Cancer screening tests can help find cancer at an early stage, before symptoms appear. When cancer, or abnormal tissue, is found early, it may be easier to treat or cure. By the time symptoms appear, the cancer may have grown and spread. This can make it harder to treat or cure cancer.
It's important to remember that when your doctor suggests a screening test, it does not always mean he or she thinks you have cancer. Screening tests are done when you have no cancer symptoms. To register for any of the screenings below, please call (816) 751-3775 or (913) 236-8003.
Colon Cancer Screenings
Routine colorectal cancer screenings are one of the most powerful tools for prevention. That's why it's so important to schedule a colonoscopy. Colonoscopies are recommended for men and women beginning at age 50, or earlier if you have certain risk factors.
Depending on your personal history and risk factors, various screening options are available for the detection of colon cancer. Some of the screening options include:
- Colonoscopy – one of the most sensitive tests available for colon cancer screening. Abnormal tissue can be removed during the exam. Pre-test preparation is required.
- Fecal occult blood test (FOBT), or fecal immunochemical test (FIT) – lab tests used to check stool samples for blood. Usually repeated annually.
- Flexible sigmoidoscopy – screens lower colon only.
- Stool DNA test – lab test used to look for DNA changes in cells, can also look for blood in stool. Typically repeated every three years. Less sensitive than colonoscopy at detecting precancerous polyps.
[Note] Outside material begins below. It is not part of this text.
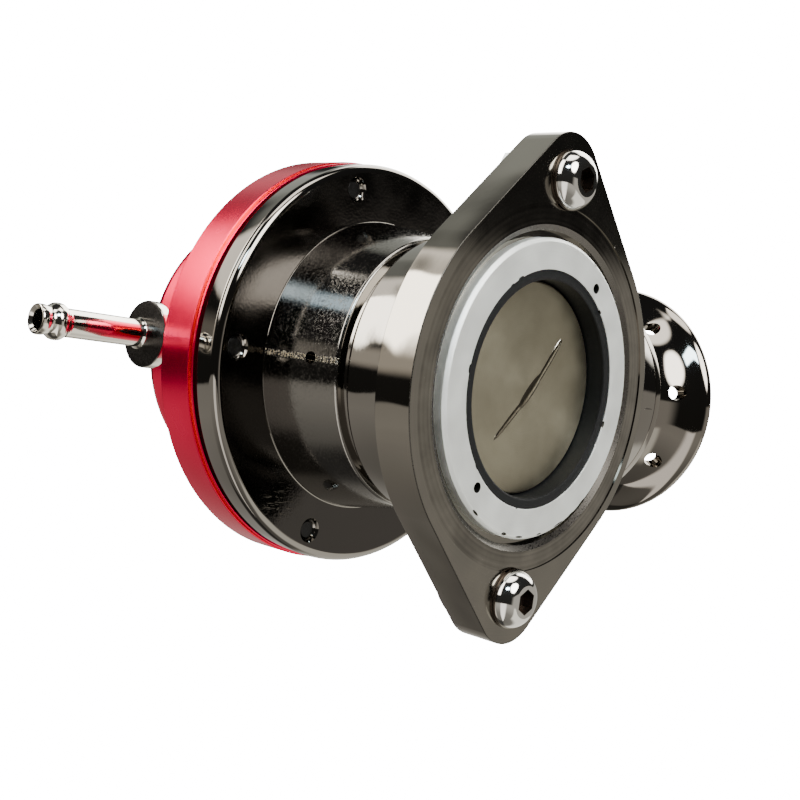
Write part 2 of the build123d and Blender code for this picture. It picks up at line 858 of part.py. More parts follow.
# Hose nipple: a beaded tube with a round flange and a threaded end, on a seal washer.
with BuildPart() as hose_nipple:
    with BuildSketch(Plane.XY):
        with BuildLine():
            Polyline(
                (-tip_x + tube_end, nipple_y + tube_bore_r),
                (-tip_x, nipple_y + tube_bore_r + tube_end),
                (-tip_x, nipple_y + tip_r - nipple_edge),
                (-tip_x + nipple_edge, nipple_y + tip_r),
                (-tip_x + tip_long, nipple_y + tip_r),
                (-tip_x + tip_long + tube_end, nipple_y + tube_r),
            )
            Spline(
                (-tip_x + tip_long + tube_end, nipple_y + tube_r),
                (-bead_x - bead_rise, nipple_y + (tube_r + bead_r) / 2),
                (-bead_x - bead_land / 2, nipple_y + bead_r),
                tangents=((1, 0), (1, 0)),
            )
            Line((-bead_x - bead_land / 2, nipple_y + bead_r), (-bead_x + bead_land / 2, nipple_y + bead_r))
            Spline(
                (-bead_x + bead_land / 2, nipple_y + bead_r),
                (-bead_x + bead_rise, nipple_y + (tube_r + bead_r) / 2),
                (-bead_x + bead_fall, nipple_y + tube_r),
                tangents=((1, 0), (1, 0)),
            )
            Polyline(
                (-bead_x + bead_fall, nipple_y + tube_r),
                (-nipple_flange_face - tube_base_long - tube_end, nipple_y + tube_r),
                (-nipple_flange_face - tube_base_long, nipple_y + tube_base_r),
                (-nipple_flange_face, nipple_y + tube_base_r),
                (-nipple_flange_face, nipple_y + nipple_flange_r - nipple_edge),
                (-nipple_flange_face + nipple_edge, nipple_y + nipple_flange_r),
                (-nipple_flange_back - nipple_edge, nipple_y + nipple_flange_r),
                (-nipple_flange_back, nipple_y + nipple_flange_r - nipple_edge),
                (-nipple_flange_back, nipple_y + nipple_neck_r),
                (-nipple_seal_face, nipple_y + nipple_neck_r),
                (-nipple_seal_face, nipple_y + nipple_thread_r - thread_fit),
                (-nipple_thread_end - tube_end, nipple_y + nipple_thread_r - thread_fit),
                (-nipple_thread_end, nipple_y + nipple_thread_r - tube_end),
                (-nipple_thread_end, nipple_y + tube_bore_r),
                (-tip_x + tube_end, nipple_y + tube_bore_r),
            )
        make_face()
    revolve(axis=Axis((0, nipple_y, 0), (1, 0, 0)))
save(hose_nipple, "hose_nipple")

with BuildPart() as nipple_seal:
    with BuildSketch(Plane.YZ.offset(-nipple_seal_face)):
        with Locations((nipple_y, 0)):
            Circle(nipple_neck_r + casting_edge)
            Circle(nipple_thread_r + thread_fit, mode=Mode.SUBTRACT)
    extrude(amount=nipple_seal_face - nipple_spot_face)
save(nipple_seal, "nipple_seal")

# Trumpet: a flared horn with a ring of holes, a collar against the outlet and a spigot inside it.
with BuildPart() as trumpet:
    with BuildSketch(Plane.XY):
        with BuildLine():
            Polyline(
                (horn_spigot_start, outlet_y + outlet_bore_r),
                (horn_spigot_start, outlet_y + horn_spigot_r - casting_edge),
                (horn_spigot_start + casting_edge, outlet_y + horn_spigot_r),
                (horn_ring_start, outlet_y + horn_spigot_r),
                (horn_ring_start, outlet_y + horn_groove_r),
                (horn_ring_end, outlet_y + horn_groove_r),
                (horn_ring_end, outlet_y + horn_spigot_r),
                (set_screw_x - set_groove_half, outlet_y + horn_spigot_r),
                (set_screw_x - set_groove_half, outlet_y + horn_groove_r),
                (set_screw_x + set_groove_half, outlet_y + horn_groove_r),
                (set_screw_x + set_groove_half, outlet_y + horn_spigot_r),
                (outlet_face, outlet_y + horn_spigot_r),
                (outlet_face, outlet_y + collar_r - collar_edge),
                (outlet_face + collar_edge, outlet_y + collar_r),
                (collar_end - collar_edge, outlet_y + collar_r),
                (collar_end, outlet_y + collar_r - collar_edge),
                (collar_end, outlet_y + horn_waist_r),
                (horn_flare_x, outlet_y + horn_waist_r),
            )
            outside = JernArc((horn_flare_x, outlet_y + horn_waist_r), (1, 0), horn_flare_r, horn_flare_angle)
            outer_lip = outside @ 1 + (outside % 1) * horn_lip
            inner_lip = outer_lip + (outside % 1).rotate(Axis.Z, -90) * horn_wall
            Line(outside @ 1, outer_lip)
            ThreePointArc(outer_lip, (outer_lip + inner_lip) / 2 + (outside % 1) * horn_wall / 2, inner_lip)
            flare_middle = Vector(horn_flare_x, outlet_y + horn_waist_r + horn_flare_r)
            inside = CenterArc(
                flare_middle,
                horn_flare_r + horn_wall,
                horn_cone_angle - 90,
                horn_flare_angle - horn_cone_angle,
            )
            Line(inner_lip, inside @ 1)
            cone_length = ((inside @ 0).Y - outlet_y - outlet_bore_r) / (inside % 0).Y
            cone_foot = inside @ 0 - (inside % 0) * cone_length
            Line(inside @ 0, cone_foot)
            Line(cone_foot, (horn_spigot_start, outlet_y + outlet_bore_r))
        make_face()
    revolve(axis=Axis((0, outlet_y, 0), (1, 0, 0)))
    hole_turns = [horn_hole_turn + 360 * number / horn_hole_count for number in range(horn_hole_count)]
    with Locations((horn_hole_x, outlet_y, 0)):
        with Locations(*[Rotation(turn, 0, 0) for turn in hole_turns]):
            with Locations((0, 0, horn_waist_r + horn_wall)):
                Cylinder(horn_hole_r, 2 * horn_lip, mode=Mode.SUBTRACT)
save(trumpet, "trumpet")

with BuildPart() as trumpet_o_ring:
    with BuildSketch(Plane.XY):
        with Locations((horn_ring_start + horn_ring_wide / 2, outlet_y + horn_ring_r)):
            Circle(outlet_socket_r - horn_ring_r - ring_fit / 2)
    revolve(axis=Axis((0, outlet_y, 0), (1, 0, 0)))
save(trumpet_o_ring, "trumpet_o_ring")

with BuildPart() as trumpet_set_screw:
    with BuildSketch(Plane.XY.offset(set_screw_sunk - collar_r)):
        with Locations((set_screw_x, outlet_y)):
            Circle(set_screw_r - thread_fit)
    extrude(amount=collar_r - set_screw_sunk - horn_groove_r - set_screw_play)
    with BuildSketch(Plane.XY.offset(set_screw_sunk - collar_r)):
        with Locations((set_screw_x, outlet_y)):
            RegularPolygon(set_screw_r / 2 * nut_corner, 6)
    extrude(amount=set_screw_socket, mode=Mode.SUBTRACT)
save(trumpet_set_screw, "trumpet_set_screw")
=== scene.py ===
import math

import bmesh
import bpy
from mathutils import Matrix, Vector
from mathutils.geometry import interpolate_bezier


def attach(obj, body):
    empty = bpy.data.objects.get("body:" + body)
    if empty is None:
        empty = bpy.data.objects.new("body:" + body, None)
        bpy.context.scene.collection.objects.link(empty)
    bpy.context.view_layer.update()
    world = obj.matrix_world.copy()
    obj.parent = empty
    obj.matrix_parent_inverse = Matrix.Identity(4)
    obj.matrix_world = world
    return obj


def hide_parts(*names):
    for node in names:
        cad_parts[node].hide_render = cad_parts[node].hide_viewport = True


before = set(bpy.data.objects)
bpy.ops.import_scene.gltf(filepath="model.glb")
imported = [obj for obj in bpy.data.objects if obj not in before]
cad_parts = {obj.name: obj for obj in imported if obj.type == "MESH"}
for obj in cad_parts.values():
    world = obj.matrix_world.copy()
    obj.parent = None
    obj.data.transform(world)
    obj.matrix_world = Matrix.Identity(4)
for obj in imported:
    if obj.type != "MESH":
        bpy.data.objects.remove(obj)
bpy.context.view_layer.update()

MM = 0.001

# Sizes that several places share, in millimetres and as in the solids. Places along the valve's axis, Y,
# count from the flange's face toward the cap.
FLANGE_THICK = 7.4
FLANGE_BORE_R = 24.85
RECESS_DEPTH = 0.2
RECESS_R = 32.0
POCKET_DEPTH = 1.8
POCKET_R = 27.4
BOLT_Z = 36.5
NUT_END = FLANGE_THICK + 5.0
SEAT_FRONT = -0.5
SEAT_BORE_R = 20.8
SEAL_STEP = 4.2
SEAL_R = 23.1
SEAL_END = 5.2
HEAD_FACE = 3.2
BARREL_FRONT_R = 24.7
BARREL_R = 25.7
CONE_START = 24.7
CONE_R = 27.9
HOUSING_FACE = 40.9
HOUSING_TOP = 46.0
HOUSING_BORE_R = 28.3
OUTLET_Y = 23.4
OUTLET_BORE_R = 12.6
NECK_END = 40.5
COLLAR_R = 22.4
CAP_FRONT = 46.95
CAP_BACK = 55.7
BOSS_R = 28.0
BOSS_END = 76.9
SCREW_CIRCLE = 34.2
THREAD_PITCH = 0.7
THREAD_BORE_R = 2.02
NIPPLE_Y = 66.0
NIPPLE_TUBE_R = 2.6
NIPPLE_BEAD_R = 3.35
NIPPLE_BORE_R = 1.8

# How the shapes are made.


def mesh_object(name, bm):
    """Closes the bmesh into an object of its own at the origin, with its faces pointing outwards."""
    bmesh.ops.remove_doubles(bm, verts=bm.verts, dist=1e-6)
    bmesh.ops.recalc_face_normals(bm, faces=bm.faces)
    mesh = bpy.data.meshes.new(name)
    bm.to_mesh(mesh)
    bm.free()
    piece = bpy.data.objects.new(name, mesh)
    bpy.context.scene.collection.objects.link(piece)
    return piece


# What lays a shape that was made along Y along the named axis.
AXES = {
    "Y": Matrix.Identity(4),
    "X": Matrix.Rotation(math.radians(-90), 4, "Z"),
    "Z": Matrix.Rotation(math.radians(90), 4, "X"),
}


def on_circle(vert, place, radius):
    """Whether a corner of the turned shape lies at this place and radius."""
    return abs(vert.co.y - place * MM) < 2e-6 and abs(math.hypot(vert.co.x, vert.co.z) - radius * MM) < 2e-6


def turned(name, outline, axis="Y", about=(0, 0, 0), steps=160, closed=True):
    """A turned piece. Each corner of its outline is (place along the axis, radius), in mm, and the size of
    its rounding where it has one. An open outline starts and ends on the axis."""
    bm = bmesh.new()
    verts = [bm.verts.new((corner[1] * MM, corner[0] * MM, 0)) for corner in outline]
    edges = [bm.edges.new(pair) for pair in zip(verts, verts[1:])]
    if closed:
        edges.append(bm.edges.new((verts[-1], verts[0])))
    bmesh.ops.spin(
        bm,
        geom=verts + edges,
        cent=(0, 0, 0),
        axis=(0, 1, 0),
        angle=math.tau,
        steps=steps,
        use_merge=True,
        use_duplicate=False,
    )
    bmesh.ops.remove_doubles(bm, verts=bm.verts, dist=1e-6)
    bmesh.ops.recalc_face_normals(bm, faces=bm.faces)
    for place, radius, edge_round in [corner for corner in outline if len(corner) == 3]:
        rim = [edge for edge in bm.edges if all(on_circle(vert, place, radius) for vert in edge.verts)]
        bmesh.ops.bevel(
            bm,
            geom=rim,
            offset=edge_round * MM,
            offset_type="OFFSET",
            segments=max(2, min(6, round(edge_round * 5))),
            profile=0.5,
            affect="EDGES",
            clamp_overlap=True,
            material=-1,
        )
    bmesh.ops.transform(bm, matrix=Matrix.Translation(Vector(about) * MM) @ AXES[axis], verts=bm.verts)
    return mesh_object(name, bm)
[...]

- Virtual colonoscopy (CT colonography) – CT scan produces cross-sectional images of abdominal organs. Catheter is used to fill colon with air for clearer images.
Talk with your doctor about your risk for colon cancer and the screening option that may be best for you. Find a physician.
Are you at risk? Find out by taking a free online risk assessment.
Lung Cancer Screenings
Low-dose CT imaging for lung cancer screenings. CT images are better at finding abnormalities than a traditional chest X-ray. The amount of radiation received during a low-dose CT lung cancer screening is less than the amount received annually from naturally occurring radiation that's present in the environment.
Testicular Cancer Screening
Most testicular cancers can be found at an early stage. Most of the time a lump on the testicle is the first symptom. Sometimes the testicle is swollen or larger than normal without a lump.
Most doctors agree that checking a man’s testicles should be part of a general physical exam. The American Cancer Society recommends a testicular exam by a doctor as part of a routine cancer-related check-up. Some doctors also recommend men self-examine their testicles monthly after puberty.
Learn more about testicular self-exam (TSE).
It’s normal for one testicle to be slightly larger than the other, and for one to hang lower than the other. You should also know that each normal testicle has a small, coiled tube (epididymis) that can feel like a small bump on the upper or middle outer side of the testicle. Normal testicles also have blood vessels, supporting tissues, and tubes that carry sperm. Some men may confuse these with abnormal lumps at first. If you have any concerns, ask your doctor.
Men with risk factors, such as an undescended testicle, previous testicular cancer, or a family member who has had this cancer should consider conducting monthly self-exams. A testicle can also get larger for many reasons other than cancer. In time you will learn what’s normal for you and will be able to tell when something is different. If you have risk factors or find something unusual or something you’re not sure about, either during a self-exam or at any other time, see a doctor right away.